Still, it seemed to be good enough for White and Jordan. “It’s about character, it’s about substance,” said the former Crystal Palace chairman, comparing Mkhitaryan’s pathetic, snowflakey withdrawal to Denis Bergkamp’s refusal to fly to European away trips. “If the security services can provide the inspiration, then what are we talking about?”
There are still regular exchanges of gunfire between the two countries’ troops. There are certain areas along the border that remain thick with landmines. But in one sense, the battle has already been won and lost. Azerbaijan are the ones with the vast oil reserves, and over the last two decades have been developing the political clout to match. Uefa’s decision to award Baku the Europa League final, despite anything remotely resembling a suitable transport or tourism infrastructure, is simply the latest example of how a little gushing black gold will grease open even the sturdiest of locked doors.
As well as the Europa League final, Baku has a Formula One grand prix and next summer will host four matches at Euro 2020. The biggest sporting event that Armenia has hosted to date, meanwhile, has probably been the 2010 Greco-Roman Wrestling World Cup.

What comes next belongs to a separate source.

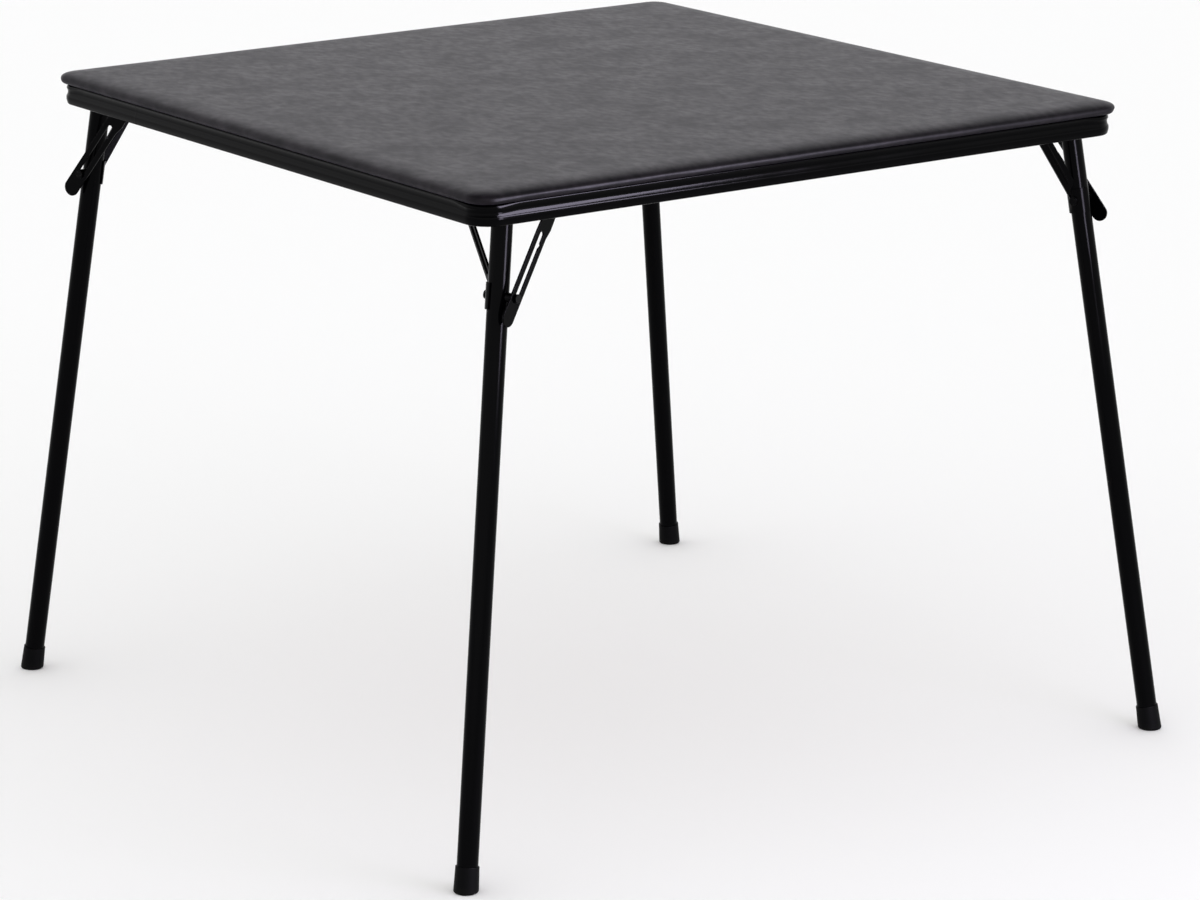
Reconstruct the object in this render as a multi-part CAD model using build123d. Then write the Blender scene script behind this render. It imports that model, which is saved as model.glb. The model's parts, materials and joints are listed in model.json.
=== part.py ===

Now, its country’s most famous athlete is being denied the chance to play one of the biggest games of his life.
The point is this: anyone telling you to “leave politics out of sport” is probably already winning the politics.
Here’s the thing, though. In a few days, once the Mkhitaryan issue has had its moment in the spotlight and the presenters on Talksport have long since moved on to thornier geopolitical issues like the South China Sea dispute or the ongoing Islamist insurgency in Mozambique, all this will die down. Then, on Wednesday evening, a referee called Gianluca Rocchi will pop a whistle between his lips, and in that instant every single word written or spoken on this subject will be forgotten. That’s the beauty and the horror of sport.